For the first 10 rounds Clottey inflicted more punishment and did just enough to win no less than five rounds and possibly six. A few of those rounds were clear cut, but they were scored the same 10-9 as were the rounds Cotto won. Cotto wasn't as dominant but he boxed smartly and picked his spots effectively enough to merit more of the tight rounds.
Going into the 11th round the fight was up for grabs for both fighters. In rounds 11 and 12 Clottey didn't apply enough pressure nor did he throw or land enough punches to win him the rounds. All he had to do was let his hands go. Cotto no doubt fights cautious in the later rounds and looks strictly to box and stay out of trouble, and Clottey allowed him to do it. In a fight that Clottey dealt out more punishment during the rounds he won than Cotto did to him in the rounds he won, he didn't quite win enough along with being down a point due to him going down in the first round.

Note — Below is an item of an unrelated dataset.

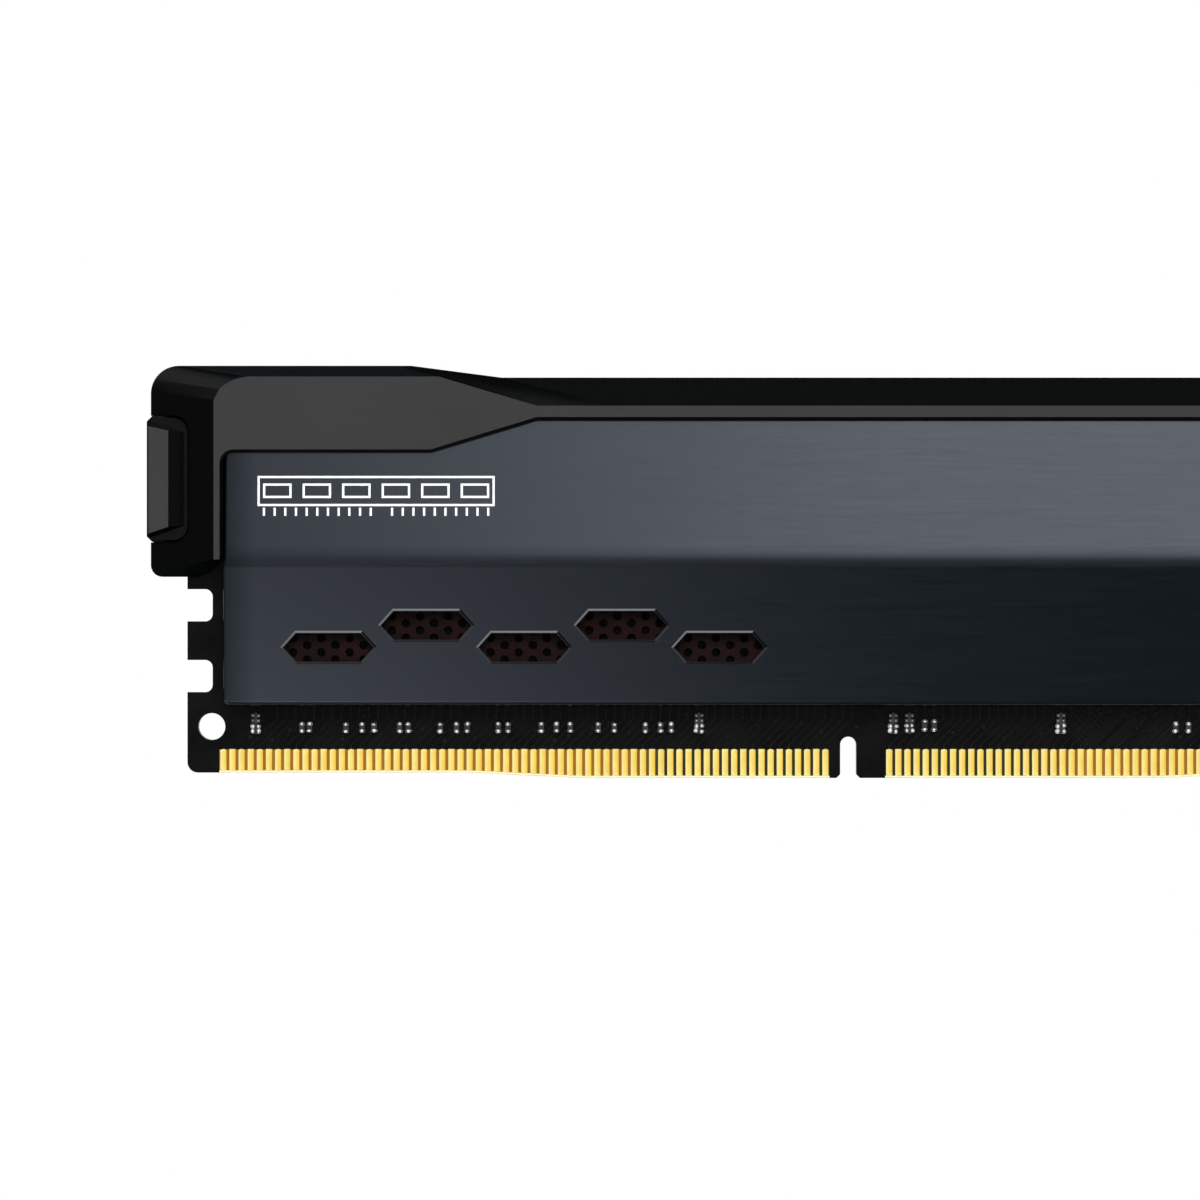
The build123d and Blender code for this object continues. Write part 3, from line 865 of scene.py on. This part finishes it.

In the final analysis -- Clottey should've won the fight and was controlling it with only two rounds to go. Yet, against a fighter who showed all the guts in the world and was fighting with impaired vision due to a cut caused by an accidential head-butt, he just didn't fight with the urgency he needed to in order to seize the fight. Clottey would've won a split decision had he'd been willing to suck it up when the fight was hanging in the balance like Cotto did.
Forget about who inflicted more punishment. Under the current scoring system as to how fights are scored, Cotto won the fight. And Clottey only has himself to blame!